Task prompt:
Using the data that follows, return exactly the lines from the one that contains "save(make_bush(PUMP_FRONT_Y - COVER_T, PUMP_FRONT_Y" through the one that contains "obj.parent = None", ends included.

3D code data:
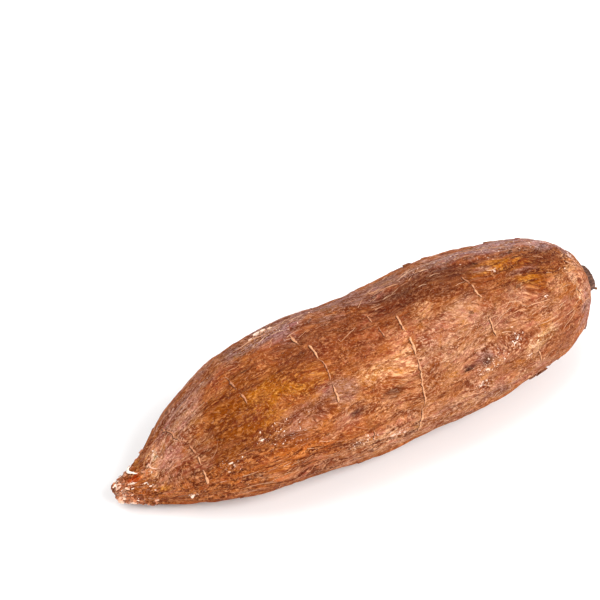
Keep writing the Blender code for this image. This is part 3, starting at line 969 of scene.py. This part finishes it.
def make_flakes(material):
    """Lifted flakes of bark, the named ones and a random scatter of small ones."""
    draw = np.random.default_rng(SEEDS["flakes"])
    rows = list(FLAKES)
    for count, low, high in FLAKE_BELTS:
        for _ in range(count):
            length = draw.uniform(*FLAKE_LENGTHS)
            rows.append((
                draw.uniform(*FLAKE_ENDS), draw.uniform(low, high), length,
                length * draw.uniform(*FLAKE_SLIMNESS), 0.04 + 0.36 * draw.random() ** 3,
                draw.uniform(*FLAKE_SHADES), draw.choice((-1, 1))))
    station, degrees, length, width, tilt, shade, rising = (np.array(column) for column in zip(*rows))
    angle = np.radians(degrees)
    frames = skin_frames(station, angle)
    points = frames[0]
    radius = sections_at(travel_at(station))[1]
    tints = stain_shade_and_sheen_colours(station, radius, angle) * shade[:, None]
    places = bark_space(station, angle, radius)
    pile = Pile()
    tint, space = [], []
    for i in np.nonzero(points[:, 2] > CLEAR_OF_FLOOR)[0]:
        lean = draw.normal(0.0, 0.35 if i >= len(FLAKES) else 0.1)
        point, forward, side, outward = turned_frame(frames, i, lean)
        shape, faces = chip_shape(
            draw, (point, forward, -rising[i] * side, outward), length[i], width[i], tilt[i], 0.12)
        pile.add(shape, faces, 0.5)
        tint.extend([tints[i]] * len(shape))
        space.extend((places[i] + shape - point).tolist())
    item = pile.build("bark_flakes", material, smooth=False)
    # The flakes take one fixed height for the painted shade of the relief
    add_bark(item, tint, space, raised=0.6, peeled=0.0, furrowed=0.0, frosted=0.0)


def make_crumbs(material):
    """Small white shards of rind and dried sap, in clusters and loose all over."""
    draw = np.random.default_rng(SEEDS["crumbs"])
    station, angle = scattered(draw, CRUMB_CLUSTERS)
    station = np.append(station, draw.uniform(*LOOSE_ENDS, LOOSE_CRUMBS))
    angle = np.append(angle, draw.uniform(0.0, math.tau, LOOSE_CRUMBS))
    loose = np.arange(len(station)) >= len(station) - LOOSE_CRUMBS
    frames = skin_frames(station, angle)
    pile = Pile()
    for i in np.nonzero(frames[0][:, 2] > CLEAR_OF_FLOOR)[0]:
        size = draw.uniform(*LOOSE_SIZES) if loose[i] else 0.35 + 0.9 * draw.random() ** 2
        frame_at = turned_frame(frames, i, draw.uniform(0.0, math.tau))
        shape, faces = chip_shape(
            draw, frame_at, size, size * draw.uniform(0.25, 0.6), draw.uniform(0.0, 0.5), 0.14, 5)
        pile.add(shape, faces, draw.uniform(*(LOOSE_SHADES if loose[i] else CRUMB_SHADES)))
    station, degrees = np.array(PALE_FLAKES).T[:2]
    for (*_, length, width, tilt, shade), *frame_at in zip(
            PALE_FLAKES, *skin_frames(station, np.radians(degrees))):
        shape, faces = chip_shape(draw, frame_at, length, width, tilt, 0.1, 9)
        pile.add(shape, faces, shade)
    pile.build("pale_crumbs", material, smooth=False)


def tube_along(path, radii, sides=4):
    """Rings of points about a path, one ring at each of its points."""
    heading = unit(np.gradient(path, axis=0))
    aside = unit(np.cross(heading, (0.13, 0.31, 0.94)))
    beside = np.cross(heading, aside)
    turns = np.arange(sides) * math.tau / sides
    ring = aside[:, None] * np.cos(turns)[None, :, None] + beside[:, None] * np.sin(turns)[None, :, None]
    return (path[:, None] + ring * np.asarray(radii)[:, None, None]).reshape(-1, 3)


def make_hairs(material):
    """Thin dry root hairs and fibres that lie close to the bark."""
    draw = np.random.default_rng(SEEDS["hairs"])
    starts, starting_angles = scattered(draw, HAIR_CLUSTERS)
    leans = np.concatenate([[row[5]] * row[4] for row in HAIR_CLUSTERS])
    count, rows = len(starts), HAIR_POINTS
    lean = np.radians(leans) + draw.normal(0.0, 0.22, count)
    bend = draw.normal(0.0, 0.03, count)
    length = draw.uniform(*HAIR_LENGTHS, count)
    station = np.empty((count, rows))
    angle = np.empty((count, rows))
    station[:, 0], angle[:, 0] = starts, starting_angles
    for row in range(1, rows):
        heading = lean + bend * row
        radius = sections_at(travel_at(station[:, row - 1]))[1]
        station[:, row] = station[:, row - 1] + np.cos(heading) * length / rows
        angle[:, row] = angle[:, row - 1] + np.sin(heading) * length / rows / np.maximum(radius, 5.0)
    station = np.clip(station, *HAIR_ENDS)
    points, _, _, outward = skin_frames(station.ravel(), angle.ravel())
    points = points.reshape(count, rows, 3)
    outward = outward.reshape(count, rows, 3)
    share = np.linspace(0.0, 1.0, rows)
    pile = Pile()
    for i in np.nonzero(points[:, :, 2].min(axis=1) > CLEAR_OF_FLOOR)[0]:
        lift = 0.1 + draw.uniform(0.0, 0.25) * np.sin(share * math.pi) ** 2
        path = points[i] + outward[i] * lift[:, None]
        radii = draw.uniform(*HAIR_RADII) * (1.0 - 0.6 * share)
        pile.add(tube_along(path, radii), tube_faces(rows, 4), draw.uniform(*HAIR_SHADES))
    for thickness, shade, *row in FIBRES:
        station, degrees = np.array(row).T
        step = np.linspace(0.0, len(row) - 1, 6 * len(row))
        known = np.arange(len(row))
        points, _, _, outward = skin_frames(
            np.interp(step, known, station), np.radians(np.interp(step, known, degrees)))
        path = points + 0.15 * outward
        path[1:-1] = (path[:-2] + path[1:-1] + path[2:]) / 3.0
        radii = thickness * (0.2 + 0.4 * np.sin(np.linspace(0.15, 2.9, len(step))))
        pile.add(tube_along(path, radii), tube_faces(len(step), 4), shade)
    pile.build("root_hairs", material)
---
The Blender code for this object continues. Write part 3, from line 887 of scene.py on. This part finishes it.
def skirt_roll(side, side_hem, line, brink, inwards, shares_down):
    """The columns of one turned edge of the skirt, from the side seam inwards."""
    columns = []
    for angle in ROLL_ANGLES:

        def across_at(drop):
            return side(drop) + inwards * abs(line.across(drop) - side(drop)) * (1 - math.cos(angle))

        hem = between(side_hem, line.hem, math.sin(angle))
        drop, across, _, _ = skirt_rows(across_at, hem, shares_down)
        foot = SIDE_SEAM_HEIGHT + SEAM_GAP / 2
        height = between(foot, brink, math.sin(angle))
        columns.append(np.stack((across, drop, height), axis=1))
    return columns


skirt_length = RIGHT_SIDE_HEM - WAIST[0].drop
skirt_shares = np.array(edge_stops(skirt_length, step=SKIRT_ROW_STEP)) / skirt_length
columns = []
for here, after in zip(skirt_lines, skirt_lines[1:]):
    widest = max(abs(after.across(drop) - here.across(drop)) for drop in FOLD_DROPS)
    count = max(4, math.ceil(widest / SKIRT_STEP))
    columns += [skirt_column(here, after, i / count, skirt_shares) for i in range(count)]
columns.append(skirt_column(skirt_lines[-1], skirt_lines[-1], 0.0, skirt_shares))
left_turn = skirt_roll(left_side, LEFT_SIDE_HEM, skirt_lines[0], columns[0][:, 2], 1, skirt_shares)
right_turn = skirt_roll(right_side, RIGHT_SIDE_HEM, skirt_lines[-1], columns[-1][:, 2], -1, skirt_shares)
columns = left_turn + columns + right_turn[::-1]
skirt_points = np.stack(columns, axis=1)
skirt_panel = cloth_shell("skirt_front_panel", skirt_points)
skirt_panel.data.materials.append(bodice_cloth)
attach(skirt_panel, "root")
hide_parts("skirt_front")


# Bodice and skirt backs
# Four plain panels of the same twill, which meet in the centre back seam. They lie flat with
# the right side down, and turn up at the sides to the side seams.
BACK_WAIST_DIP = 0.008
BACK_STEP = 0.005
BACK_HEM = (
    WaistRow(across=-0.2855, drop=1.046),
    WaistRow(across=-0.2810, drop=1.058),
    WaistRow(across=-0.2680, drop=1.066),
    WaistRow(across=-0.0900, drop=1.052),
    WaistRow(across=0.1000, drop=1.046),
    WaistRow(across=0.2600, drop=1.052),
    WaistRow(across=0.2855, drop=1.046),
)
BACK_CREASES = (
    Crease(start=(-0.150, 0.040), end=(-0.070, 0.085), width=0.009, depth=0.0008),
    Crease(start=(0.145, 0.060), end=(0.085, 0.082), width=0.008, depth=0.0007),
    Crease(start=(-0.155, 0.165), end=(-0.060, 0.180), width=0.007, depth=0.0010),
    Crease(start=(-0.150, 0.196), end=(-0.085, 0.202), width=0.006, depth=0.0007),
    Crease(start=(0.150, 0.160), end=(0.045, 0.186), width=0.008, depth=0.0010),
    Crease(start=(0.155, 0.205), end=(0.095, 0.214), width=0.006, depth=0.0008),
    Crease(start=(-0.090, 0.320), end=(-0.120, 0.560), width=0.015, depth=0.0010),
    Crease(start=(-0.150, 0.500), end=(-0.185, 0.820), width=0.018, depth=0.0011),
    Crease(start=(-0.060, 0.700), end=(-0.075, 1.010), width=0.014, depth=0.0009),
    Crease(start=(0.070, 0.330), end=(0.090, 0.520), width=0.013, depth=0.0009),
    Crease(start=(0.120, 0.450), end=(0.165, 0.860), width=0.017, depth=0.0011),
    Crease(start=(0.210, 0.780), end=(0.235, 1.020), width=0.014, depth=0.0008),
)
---
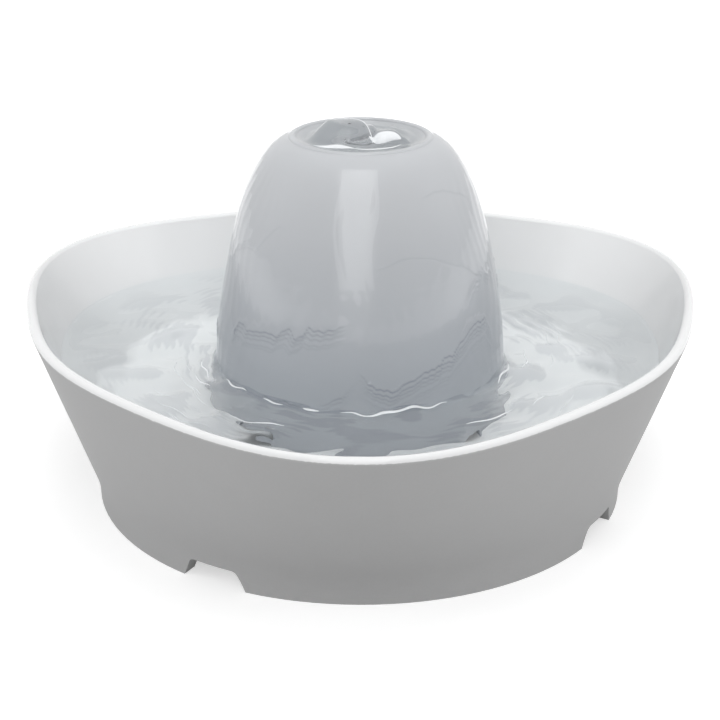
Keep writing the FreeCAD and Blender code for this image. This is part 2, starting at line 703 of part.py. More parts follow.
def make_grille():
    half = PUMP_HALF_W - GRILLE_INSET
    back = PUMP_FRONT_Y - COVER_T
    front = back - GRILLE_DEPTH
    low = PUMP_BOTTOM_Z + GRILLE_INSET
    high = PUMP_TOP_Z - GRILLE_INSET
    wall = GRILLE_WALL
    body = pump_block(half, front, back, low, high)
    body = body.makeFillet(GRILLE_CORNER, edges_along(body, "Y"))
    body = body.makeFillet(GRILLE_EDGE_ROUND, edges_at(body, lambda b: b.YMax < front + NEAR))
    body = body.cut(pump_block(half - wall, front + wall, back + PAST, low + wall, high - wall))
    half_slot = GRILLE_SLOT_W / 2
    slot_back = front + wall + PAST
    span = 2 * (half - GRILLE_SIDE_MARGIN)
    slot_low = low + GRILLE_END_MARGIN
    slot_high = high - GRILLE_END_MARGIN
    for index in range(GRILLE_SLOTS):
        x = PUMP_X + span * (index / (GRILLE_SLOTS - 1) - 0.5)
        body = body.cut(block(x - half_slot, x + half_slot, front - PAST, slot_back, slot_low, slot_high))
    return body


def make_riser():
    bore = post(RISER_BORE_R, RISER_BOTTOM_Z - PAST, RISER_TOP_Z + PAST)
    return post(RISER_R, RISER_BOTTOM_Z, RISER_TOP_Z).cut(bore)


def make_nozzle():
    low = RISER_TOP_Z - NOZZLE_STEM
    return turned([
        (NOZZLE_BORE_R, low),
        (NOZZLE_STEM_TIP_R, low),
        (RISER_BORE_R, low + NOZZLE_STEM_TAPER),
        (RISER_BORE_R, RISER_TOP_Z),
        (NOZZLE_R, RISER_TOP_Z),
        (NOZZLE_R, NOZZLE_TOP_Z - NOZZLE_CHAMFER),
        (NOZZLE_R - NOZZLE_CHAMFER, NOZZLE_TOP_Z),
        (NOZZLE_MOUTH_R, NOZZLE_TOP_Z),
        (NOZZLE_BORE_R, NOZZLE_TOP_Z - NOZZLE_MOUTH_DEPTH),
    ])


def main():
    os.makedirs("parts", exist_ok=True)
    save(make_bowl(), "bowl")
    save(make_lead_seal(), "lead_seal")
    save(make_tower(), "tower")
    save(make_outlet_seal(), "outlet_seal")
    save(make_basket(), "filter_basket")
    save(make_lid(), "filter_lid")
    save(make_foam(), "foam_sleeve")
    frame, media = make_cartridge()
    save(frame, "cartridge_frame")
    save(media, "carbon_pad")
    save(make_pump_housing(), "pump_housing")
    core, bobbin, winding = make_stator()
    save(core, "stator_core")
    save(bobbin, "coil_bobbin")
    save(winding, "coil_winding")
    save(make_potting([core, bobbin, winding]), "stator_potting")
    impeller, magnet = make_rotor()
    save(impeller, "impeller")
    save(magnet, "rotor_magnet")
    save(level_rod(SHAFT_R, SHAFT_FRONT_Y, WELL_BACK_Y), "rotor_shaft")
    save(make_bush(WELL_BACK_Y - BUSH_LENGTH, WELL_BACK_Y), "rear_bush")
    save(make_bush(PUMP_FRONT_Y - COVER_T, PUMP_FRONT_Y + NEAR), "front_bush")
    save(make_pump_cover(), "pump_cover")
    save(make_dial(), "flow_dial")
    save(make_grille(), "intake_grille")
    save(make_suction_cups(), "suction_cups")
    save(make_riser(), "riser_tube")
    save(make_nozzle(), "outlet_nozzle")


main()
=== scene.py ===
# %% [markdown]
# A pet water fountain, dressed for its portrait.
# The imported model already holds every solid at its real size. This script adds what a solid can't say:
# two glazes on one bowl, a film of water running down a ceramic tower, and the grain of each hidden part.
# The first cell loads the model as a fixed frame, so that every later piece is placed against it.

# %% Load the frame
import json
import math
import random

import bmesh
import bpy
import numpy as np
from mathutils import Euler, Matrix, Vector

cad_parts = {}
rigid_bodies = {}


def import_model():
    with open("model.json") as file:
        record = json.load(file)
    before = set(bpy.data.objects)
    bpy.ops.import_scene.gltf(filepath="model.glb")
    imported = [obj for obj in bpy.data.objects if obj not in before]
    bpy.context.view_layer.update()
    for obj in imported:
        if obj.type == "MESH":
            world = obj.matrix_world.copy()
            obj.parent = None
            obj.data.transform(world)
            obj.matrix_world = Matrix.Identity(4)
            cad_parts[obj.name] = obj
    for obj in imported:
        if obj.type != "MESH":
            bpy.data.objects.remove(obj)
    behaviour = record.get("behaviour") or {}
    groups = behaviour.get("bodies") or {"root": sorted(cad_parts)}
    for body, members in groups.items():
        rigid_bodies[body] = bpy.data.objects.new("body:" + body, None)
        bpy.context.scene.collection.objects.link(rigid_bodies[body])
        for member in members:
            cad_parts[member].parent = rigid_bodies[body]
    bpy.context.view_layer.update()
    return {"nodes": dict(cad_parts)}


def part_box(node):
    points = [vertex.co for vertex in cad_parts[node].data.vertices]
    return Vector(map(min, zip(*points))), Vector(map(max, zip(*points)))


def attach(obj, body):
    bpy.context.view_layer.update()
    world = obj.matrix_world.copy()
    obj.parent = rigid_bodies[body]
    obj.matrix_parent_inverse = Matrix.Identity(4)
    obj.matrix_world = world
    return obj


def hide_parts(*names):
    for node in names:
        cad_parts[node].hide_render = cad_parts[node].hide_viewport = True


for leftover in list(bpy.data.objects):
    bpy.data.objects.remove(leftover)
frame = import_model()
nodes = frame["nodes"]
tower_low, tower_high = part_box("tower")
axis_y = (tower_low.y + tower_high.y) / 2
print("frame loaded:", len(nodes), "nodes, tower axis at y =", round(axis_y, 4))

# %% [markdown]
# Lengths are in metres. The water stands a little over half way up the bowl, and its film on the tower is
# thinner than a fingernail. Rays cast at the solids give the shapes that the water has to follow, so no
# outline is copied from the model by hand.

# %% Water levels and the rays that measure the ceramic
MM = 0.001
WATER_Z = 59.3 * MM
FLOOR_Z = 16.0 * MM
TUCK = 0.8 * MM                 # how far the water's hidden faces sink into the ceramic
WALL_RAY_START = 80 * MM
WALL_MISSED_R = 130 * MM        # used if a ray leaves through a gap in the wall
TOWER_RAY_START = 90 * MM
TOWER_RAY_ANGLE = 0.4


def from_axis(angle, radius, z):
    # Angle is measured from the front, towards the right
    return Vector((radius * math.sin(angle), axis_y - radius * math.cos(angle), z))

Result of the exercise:
    save(make_bush(PUMP_FRONT_Y - COVER_T, PUMP_FRONT_Y + NEAR), "front_bush")
    save(make_pump_cover(), "pump_cover")
    save(make_dial(), "flow_dial")
    save(make_grille(), "intake_grille")
    save(make_suction_cups(), "suction_cups")
    save(make_riser(), "riser_tube")
    save(make_nozzle(), "outlet_nozzle")


main()
=== scene.py ===
# %% [markdown]
# A pet water fountain, dressed for its portrait.
# The imported model already holds every solid at its real size. This script adds what a solid can't say:
# two glazes on one bowl, a film of water running down a ceramic tower, and the grain of each hidden part.
# The first cell loads the model as a fixed frame, so that every later piece is placed against it.

# %% Load the frame
import json
import math
import random

import bmesh
import bpy
import numpy as np
from mathutils import Euler, Matrix, Vector

cad_parts = {}
rigid_bodies = {}


def import_model():
    with open("model.json") as file:
        record = json.load(file)
    before = set(bpy.data.objects)
    bpy.ops.import_scene.gltf(filepath="model.glb")
    imported = [obj for obj in bpy.data.objects if obj not in before]
    bpy.context.view_layer.update()
    for obj in imported:
        if obj.type == "MESH":
            world = obj.matrix_world.copy()
            obj.parent = None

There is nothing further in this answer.